Every article we found online only gives the address and information about how to get the necessary Ha Giang Restricted Border Area Travel Permit in Ha Giang. But we didn’t start in Ha Giang. We went in the opposite (counter-clockwise) direction around the Ha Giang Loop, from Hanoi to Meo Vac to Dong Van and then to Ha Giang. Nowhere online could we find information about where to get the Permit in Dong Van.

Well, here it is:

The office is located behind rhe main police building, on the side street called Sùng Dúng Lù. Here are the gps coordinates for the permit office:

23.2776970, 105.3622103

This is the main police building on the main street through Dong Van. You want to go down the street on the side of this building to the building behind this one.

This is the building you want. It should be the 3rd door down from the right end of the building.

Standing in the street facing the building, I think it’s the third door from the right end on the street level. Inside the door is a desk to your right and a counter straight ahead. The officer will take your passport(s), transfer some information to the permit, and charge you US$10 or about VND245,000 per permit. The entire process takes about ten minutes.

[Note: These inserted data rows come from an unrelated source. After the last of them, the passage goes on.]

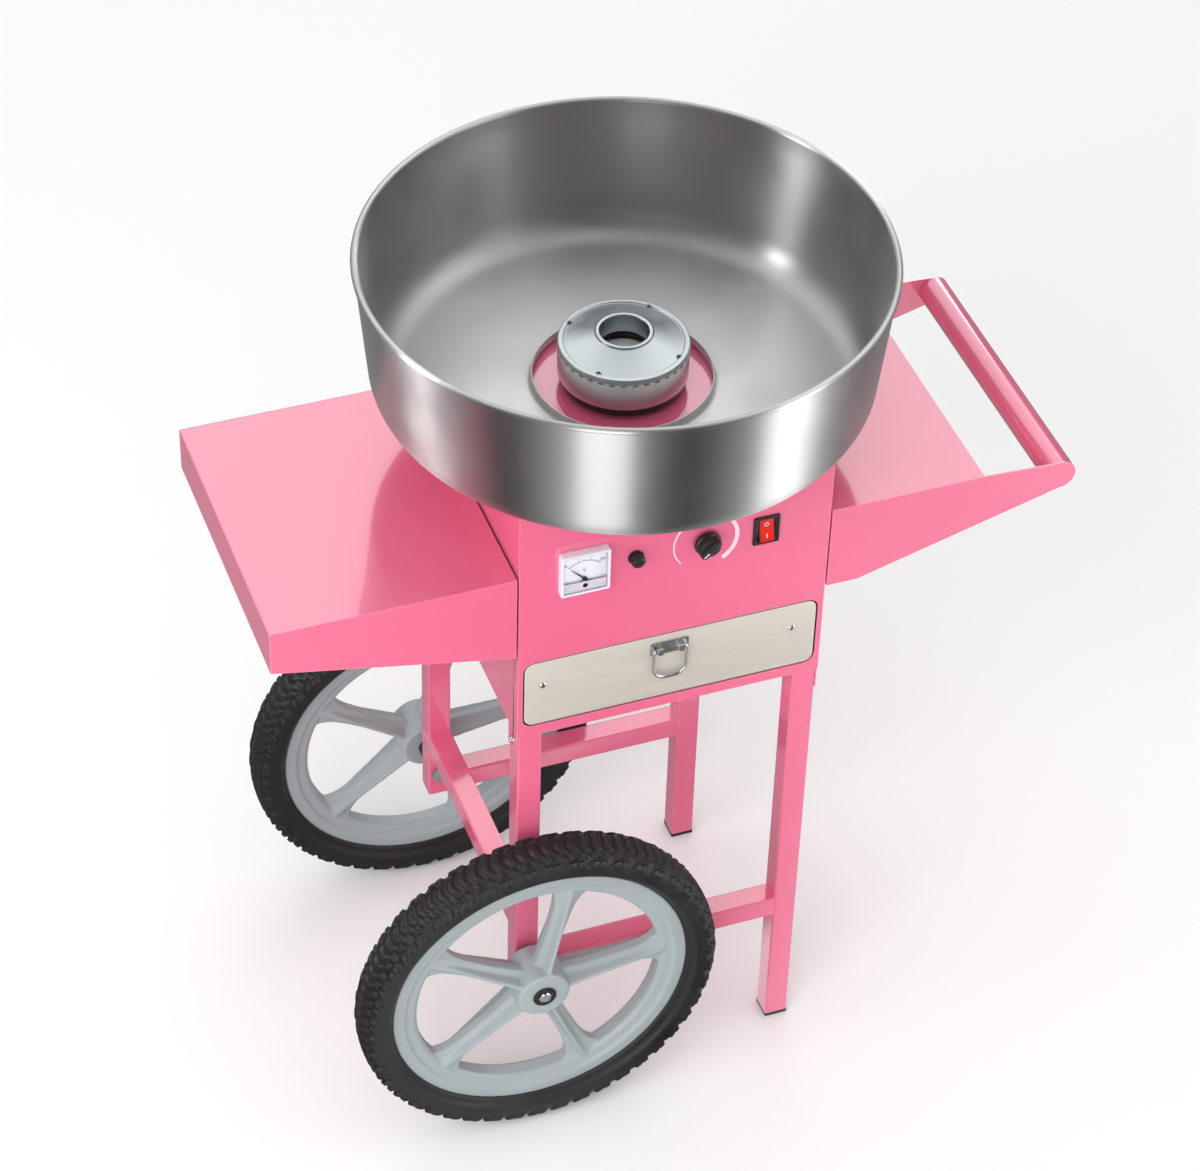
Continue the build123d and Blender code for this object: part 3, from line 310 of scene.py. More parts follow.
LOOKS = {
    # The pink paint's lighter pink edge colour is a painted highlight.
    "pink_paint": finish(
        "pink_paint", (0.80, 0.14, 0.26), 0.16, spread=0.03, patch=5, rough_spread=0.03,
        grain=650, bump=0.03, edge=(0.97, 0.45, 0.55), IOR=1.7, Coat_Weight=0.8,
        Coat_Roughness=0.05, Coat_IOR=1.7),
    "bowl_steel": finish(
        "bowl_steel", (0.52, 0.52, 0.515), 0.38, 1.0, spread=0.04, patch=14, rough_spread=0.05,
        grain=160, bump=0.02, tangent="Z", Anisotropic=0.95, Anisotropic_Rotation=0.25),
    "head_aluminium": finish(
        "head_aluminium", (0.43, 0.475, 0.48), 0.38, 1.0, spread=0.04, patch=40, rough_spread=0.06,
        grain=900, bump=0.05, tangent="Z", Anisotropic=0.4, Anisotropic_Rotation=0.25),
    "head_band_steel": finish(
        "head_band_steel", (0.86, 0.87, 0.86), 0.32, 1.0, spread=0.03, patch=40, rough_spread=0.04,
        grain=900, bump=0.015, tangent="Z"),
    "pan_aluminium": finish(
        "pan_aluminium", (0.88, 0.91, 0.92), 0.42, 0.35, spread=0.03, patch=40, grain=900,
        bump=0.02),
    "drawer_steel": finish(
        "drawer_steel", (0.61, 0.56, 0.495), 0.45, 0.30, spread=0.03, patch=12, rough_spread=0.05,
        grain=260, bump=0.06, stretch=(1, 1, 14)),
    "tray_steel": finish(
        "tray_steel", (0.55, 0.56, 0.57), 0.42, 1.0, spread=0.12, patch=45, rough_spread=0.10,
        grain=300, bump=0.06),
    "bright_steel": finish(
        "bright_steel", (0.70, 0.70, 0.70), 0.22, 1.0, spread=0.08, patch=120, rough_spread=0.08,
        grain=1200, bump=0.08),
    # Its lighter edge colour is a painted highlight, partly also wear.
    "spring_steel": finish(
        "spring_steel", (0.030, 0.030, 0.032), 0.38, 0.6, spread=0.3, patch=180, grain=1400,
        edge=(0.25, 0.25, 0.25), edge_width=0.0004),
    # Its lighter edge colour is a painted highlight, partly also wear.
    "rim_plastic": finish(
        "rim_plastic", (0.33, 0.375, 0.385), 0.38, spread=0.035, patch=14, rough_spread=0.06,
        grain=900, bump=0.10, edge=(0.55, 0.60, 0.61)),
    # Its lighter edge colour is a painted highlight, partly also wear.
    "tyre_rubber": finish(
        "tyre_rubber", (0.011, 0.011, 0.0115), 0.52, spread=0.25, patch=26, rough_spread=0.10,
        grain=700, bump=0.22, edge=(0.06, 0.06, 0.062)),
    # Its lighter edge colour is a painted highlight, partly also wear.
    "black_plastic": finish(
        "black_plastic", (0.012, 0.012, 0.013), 0.36, spread=0.2, patch=90, rough_spread=0.08,
        grain=1500, bump=0.12, edge=(0.05, 0.05, 0.05), edge_width=0.0005),
    "red_lens": finish(
        "red_lens", (0.62, 0.008, 0.006), 0.14, spread=0.10, patch=160, rough_spread=0.03,
        grain=1200, bump=0.04, Emission_Color=(1.0, 0.02, 0.01, 1), Emission_Strength=0.14,
        Coat_Weight=0.6, Coat_Roughness=0.05),
    # Its lighter edge colour is a painted highlight, partly also wear.
    "meter_plastic": finish(
        "meter_plastic", (0.72, 0.66, 0.74), 0.25, spread=0.03, patch=60, grain=1500, bump=0.04,
        edge=(0.9, 0.88, 0.92), edge_width=0.0006),
    "meter_dial": finish(
        "meter_dial", (0.88, 0.86, 0.90), 0.6, spread=0.03, patch=90, grain=2200, bump=0.05),
    "meter_glass": finish(
        "meter_glass", (0.98, 0.98, 1.0), 0.03, spread=0.01, patch=50, rough_spread=0.02,
        grain=900, bump=0.01, Transmission_Weight=1.0, IOR=1.12),
    "needle_black": finish(
        "needle_black", (0.02, 0.02, 0.02), 0.4, spread=0.2, patch=300, grain=1500),
    "fuse_glass": finish(
        "fuse_glass", (0.9, 0.94, 0.94), 0.06, patch=90, grain=900, bump=0.01,
        Transmission_Weight=0.9),
    "motor_paint": finish(
        "motor_paint", (0.03, 0.033, 0.036), 0.4, spread=0.2, patch=40, grain=800, bump=0.15),
    "bearing_steel": finish(
        "bearing_steel", (0.60, 0.60, 0.61), 0.25, 1.0, patch=80, grain=900, tangent="Z"),
    "shaft_steel": finish(
        "shaft_steel", (0.45, 0.45, 0.46), 0.32, 1.0, patch=60, grain=900, tangent="Z"),
    "brass": finish("brass", (0.72, 0.42, 0.20), 0.28, 1.0, spread=0.12, patch=80, grain=900),
    "carbon": finish("carbon", (0.02, 0.02, 0.022), 0.7, spread=0.2, patch=90, grain=1200),
    "heater_steel": finish(
        "heater_steel", (0.16, 0.145, 0.135), 0.5, 0.8, spread=0.25, patch=70, grain=700),
    "board": finish("board", (0.015, 0.10, 0.045), 0.45, spread=0.15, patch=70, grain=800),
    "print_white": finish(
        "print_white", (0.93, 0.62, 0.70), 0.35, spread=0.06, patch=140, grain=1500, bump=0.05),
    "print_black": finish(
        "print_black", (0.04, 0.035, 0.045), 0.45, spread=0.2, patch=300, grain=1500, bump=0.05),
}
SLOT_OF = {s["node"]: s["material_slot"] for s in frame["record"]["subparts"]}


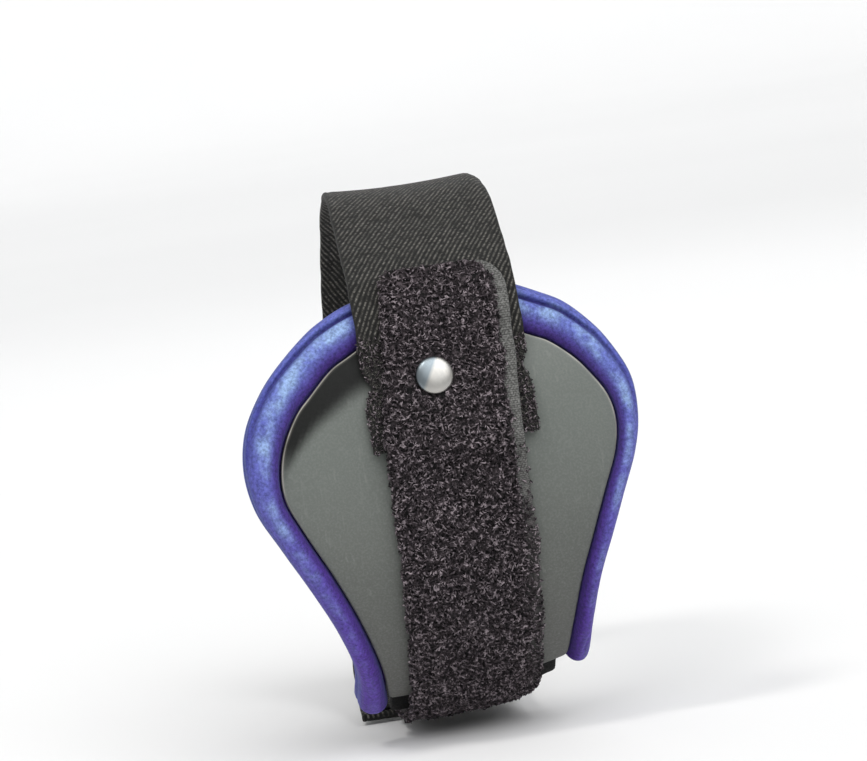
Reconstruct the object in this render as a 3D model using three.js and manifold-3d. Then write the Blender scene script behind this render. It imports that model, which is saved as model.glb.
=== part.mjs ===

Here’s what the top of the permit looks like. If you look like a foreigner, they’ll know why you’re there when you walk in, but if you can’t find the correct door, just show them this and they’ll take you there.

One permit is required for each person. The permit is good for ten days. Many hotels and homestays in the Ha Giang area will require you to have the permit to stay there, and if you are stopped by the police they will ask to see it. You might get away without it, but the $10 is way less than the fine or having your rented scooter confiscated.